Remy Roque ‘06 is about to graduate from medical school and begin his career as an anesthesiologist, but like many students, as he was growing up he didn’t always have a clear view of his future career.
Before becoming a Park Scholar and beginning his undergraduate career at NC State, Roque did know that he loved to build things and that math and science came naturally to him.
“I didn’t really know much about engineering but I think I got the same advice many students who are good at math and science get – consider engineering,” Roque said. “As a matter of fact, it was at a recruitment dinner for the pulp and paper science/engineering program that I first heard about both NC State and the Park Scholarship. I still feel incredibly lucky that the recruiter really encouraged me to apply.”
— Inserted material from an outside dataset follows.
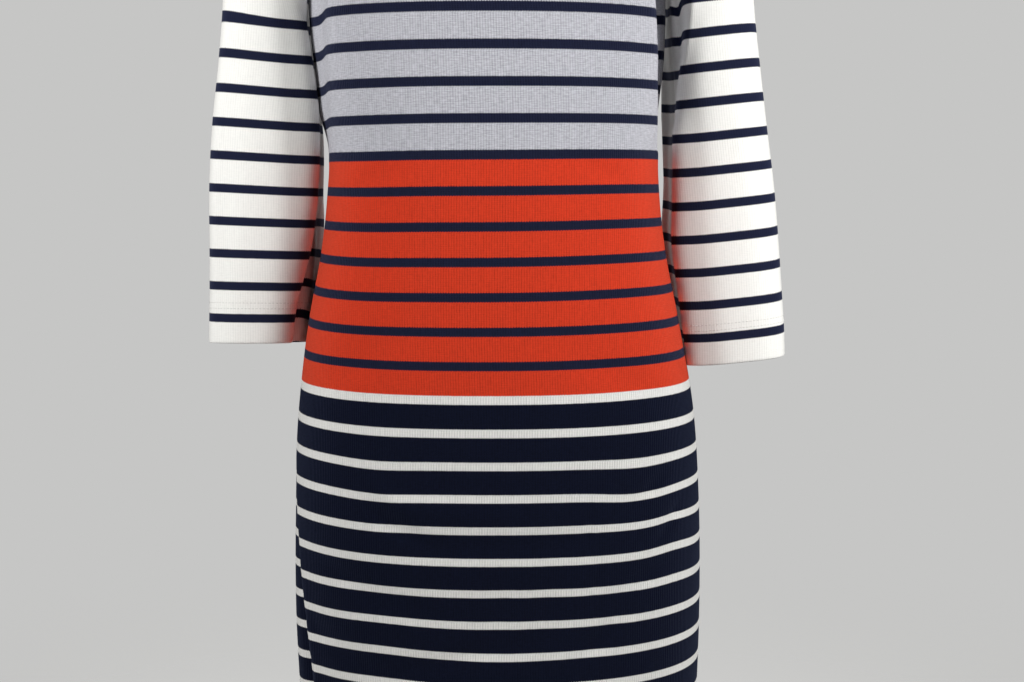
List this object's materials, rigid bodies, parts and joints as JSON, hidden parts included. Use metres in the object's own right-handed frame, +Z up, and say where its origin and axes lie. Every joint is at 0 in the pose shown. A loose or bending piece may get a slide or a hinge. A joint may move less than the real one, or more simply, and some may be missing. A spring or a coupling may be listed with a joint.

Roque graduated from NC State with a double major in chemistry and chemical and biomolecular engineering, but said it was the coursework he completed for his biotechnology minor that sparked the realization that he wanted to become a doctor. Roque said it also meant a lot for him to follow in the footsteps of a physician who he said was his biggest role model – his father.
After graduating, Roque traveled to Poland with an NC State professor for a summer research experience. When he returned to the United States, Roque said he finally made his decision – he was going to apply to medical school.
Before beginning medical school at the University of Maryland, he finished up his pre-requisites and spent a year and a half working as a National Institutes of Health Postbaccalaureate Intramural Research Training Fellow – a position he landed through NC State connections. Roque said that his time at NC State really helped prepare him for the demands of medical school.
“I remember several nights staying up late or all night in DH Hill or EB-1 trying to finish assignments. Experiences like this made the transition to the rigors of medical school fairly seamless and easier than it may have been otherwise,” Roque said. “And I found that my interests continued to carry over to medical school and influenced my decision to go into the field I chose (anesthesiology).”
Despite his non-traditional path to becoming a doctor, Roque said that he wouldn’t do anything differently.
“The education I received really has served me well,” Roque said. “Being an engineering student gave me an approach to tackle any problem – regardless of whether or not I had all the information I needed at the time.”
This past year, Roque was invited to serve on the Selection Committee for the Park Scholarships Class of 2018.
“It was an honor to be a part of the process,” Roque said. “Each candidate I reviewed had such potential – it was much more difficult than I imagined it would be to review files and interview candidates. I’m really excited to follow who will be joining the next class because it is only going to add to the value of the Park program.”
Roque said that many fond memories resurfaced as he and his fellow Selection Committee members conducted interviews.
“Being able to give back to the program in this way was important to me because I benefited so much from being a scholar,” Roque said. “I wanted to be able to help select upcoming scholars who would both benefit from the opportunities the Park program offers and would also really be able to contribute their own strengths and talents. It was also a nice opportunity to get re-involved and feel reconnected to the community of Park Scholars.”
Roque was among the Park Class of 2006 alumni who interviewed Park Semifinalists in Washington, D.C. earlier this year. He said it was great to catch up with his classmates and reflect on good times, including their senior retreat at Yosemite National Park.
“For those students who are interested in careers as physicians, or really any career, my advice would be to not be afraid to follow your own path to get to your goals,” Roque said. “There are many ways of getting to the same destination. Don’t be afraid to take some time off or feel like you have to know what you are going to do for the rest of your life immediately upon graduating. It sometimes feels like these options are ‘failing’ but they can give just the amount of space needed to really make choices. And also don’t be afraid to change your mind!”
After graduation, Roque will be starting his anesthesiology residency at Oregon Health & Science University in Portland, Ore.